Our dream is to "show and tell," in real time, everything we can about woods, wildlife and forest cultures to school children, students, forest workers, researchers and all kinds of nice people. Who knows what we will be asked — Do you guys have violets? What about orchids? Any bears, deer, or wild boar? How do you go about cooking a traditional roast haunch of venison? How do you prepare wild mountain vegetables or mushrooms? All that, and I'm sure many of you can imagine a score of other themes.

My dream is that we start our overseas links with Wales and then try to expand our reach and set up a kind of global, friendly network of "united forests."

However, we have lots of work to do at home as well. There's all that firewood to cut, haul, split and stack. We have to move in and settle down, as well as get ready for a series of opening parties. Then there's all that new technology to wrestle with and the grounds immediately around the center to be landscaped with native trees and plants — and native wild strawberries, violets and kitchen herbs to be planted in the interstices between the boulders of the outer ramparts.

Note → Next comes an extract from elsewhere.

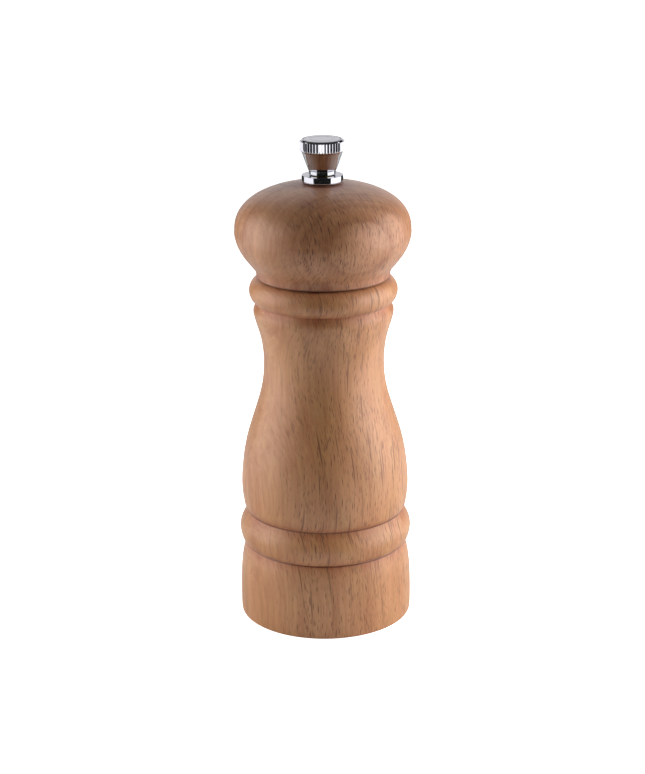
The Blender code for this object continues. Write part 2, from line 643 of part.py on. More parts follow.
def build_knob():
    """A cone that widens to a ribbed rim, a blind bore below and a recess for the cap on top."""
    rim_base = KNOB_TOP - KNOB_RIM_HEIGHT
    rim_top = KNOB_TOP - KNOB_BEVEL
    root_radius = KNOB_RADIUS - KNOB_RIB_DEPTH
    recess_radius = CAP_RADIUS + BORE_GAP / 2
    recess_base = KNOB_TOP - CAP_THICKNESS - GAP
    outline = [
        (KNOB_BORE_RADIUS, KNOB_BASE),
        (KNOB_NECK_RADIUS, KNOB_BASE),
        (KNOB_NECK_RADIUS, KNOB_BASE + KNOB_NECK_HEIGHT - EDGE_BREAK),
        (KNOB_CONE_BASE_RADIUS, KNOB_BASE + KNOB_NECK_HEIGHT),
        (KNOB_CONE_RADIUS, rim_base),
        (KNOB_FACE_RADIUS, rim_top - EDGE_BREAK),
        (root_radius - RIM_OVERLAP, rim_top + RIM_OVERLAP),
        (KNOB_FACE_RADIUS, KNOB_TOP),
        (recess_radius, KNOB_TOP),
        (recess_radius, recess_base),
        (0.0, recess_base),
    ]
    bore_roof = [(0.0, KNOB_BORE_TOP), (KNOB_BORE_RADIUS, KNOB_BORE_TOP)]
    knob = turned("knob", bore_roof + outline, "chrome")

    count = 2 * KNOB_RIBS

    def ribbed(angle):
        return KNOB_RADIUS - KNOB_RIB_DEPTH * (round(angle / tau * count) % 2)

    def plain(angle):
        return KNOB_CONE_RADIUS - 3 * RIM_OVERLAP

    wall_base = rim_base + KNOB_RIM_CHAMFER
    rings = [ring(plain, rim_base - 2 * RIM_OVERLAP, count), ring(ribbed, wall_base, count),
             ring(ribbed, rim_top, count)]
    ribs = lofted("knob.ribs", rings, None)
    rim_hole = (recess_radius + KNOB_FACE_RADIUS) / 2
    boolean(ribs, rod("knob.ribs.hole", rim_hole, rim_base - CUT, rim_top + CUT))
    boolean(knob, ribs, "UNION")

    base = recess_base + GAP
    cap = [(0.0, base), (CAP_RADIUS, base), (CAP_RADIUS, KNOB_TOP - 0.15),
           (CAP_RADIUS - 0.15, KNOB_TOP), (0.0, KNOB_TOP)]
    turned("knob_cap", cap, "chrome")


def build_knob_insert():
    """The threaded sleeve in the knob, with a flange under the collar."""
    bore = THREAD_RADIUS + BORE_GAP
    flange_top = INSERT_BASE + INSERT_FLANGE_THICKNESS
    outline = [
        (bore, INSERT_BASE),
        (INSERT_FLANGE_RADIUS, INSERT_BASE),
        (INSERT_FLANGE_RADIUS, flange_top),
        (INSERT_RADIUS, flange_top),
        (INSERT_RADIUS, INSERT_TOP),
        (bore, INSERT_TOP),
    ]
    turned("knob_insert", outline, "brass")


def main():
    clear_scene()
    add_material("beech", (0.60, 0.37, 0.22), 0.5, 0.0)
    add_material("chrome", (0.80, 0.80, 0.82), 0.08, 1.0)
    add_material("steel", (0.62, 0.63, 0.65), 0.32, 1.0)
    add_material("hard_steel", (0.36, 0.37, 0.39), 0.4, 1.0)
    add_material("screw_steel", (0.70, 0.69, 0.66), 0.28, 1.0)
    add_material("spring_steel", (0.52, 0.53, 0.56), 0.25, 1.0)
    add_material("brass", (0.78, 0.60, 0.30), 0.25, 1.0)
    build_body()
    build_stator()
    build_grinder_plate()
    build_bridge()
    build_thrust_bush()
    build_spring()
    build_rotor()
    build_shaft()
    build_shaft_hardware()
    build_head()
    build_collar()
    build_knob()
    build_knob_insert()


main()
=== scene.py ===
import json
import math

import bmesh
import bpy
from mathutils import Matrix, Vector
from mathutils.geometry import interpolate_bezier


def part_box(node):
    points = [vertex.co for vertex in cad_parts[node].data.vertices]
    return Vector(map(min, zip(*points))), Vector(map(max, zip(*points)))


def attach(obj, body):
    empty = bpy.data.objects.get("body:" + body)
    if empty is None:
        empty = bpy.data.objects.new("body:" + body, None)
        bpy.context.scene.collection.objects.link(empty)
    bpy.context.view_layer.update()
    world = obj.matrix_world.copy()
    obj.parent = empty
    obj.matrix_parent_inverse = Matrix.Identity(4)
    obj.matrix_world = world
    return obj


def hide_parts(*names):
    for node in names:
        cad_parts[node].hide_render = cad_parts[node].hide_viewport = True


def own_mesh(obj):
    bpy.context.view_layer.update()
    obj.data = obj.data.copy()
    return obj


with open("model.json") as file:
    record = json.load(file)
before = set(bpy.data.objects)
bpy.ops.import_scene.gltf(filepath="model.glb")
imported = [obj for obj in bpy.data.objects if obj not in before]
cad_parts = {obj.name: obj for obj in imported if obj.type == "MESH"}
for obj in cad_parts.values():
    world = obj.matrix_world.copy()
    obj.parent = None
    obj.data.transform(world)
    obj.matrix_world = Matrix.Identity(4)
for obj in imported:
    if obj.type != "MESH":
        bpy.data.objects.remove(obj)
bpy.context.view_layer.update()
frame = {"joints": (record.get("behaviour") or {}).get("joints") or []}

mm = 0.001
openRim = 1.0  # a rim this wide is never reached, so nothing is cut there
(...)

In addition, we have to inform our members and supporters of our new location and address, since this new Afan Nature Centre is not intended to be a place for casual visitors to walk in and gawk around — and there's no coffee shop nor store to sell trinkets. The center is intended to be for trust members, friends, and special guests. My dream is that it will become a new nexus for sharing problems and practices, and for exchanging worldwide ideas and hopes for renewing forests, woodlands and wildlife — and all the wonderful things that go along with them. How about joining us?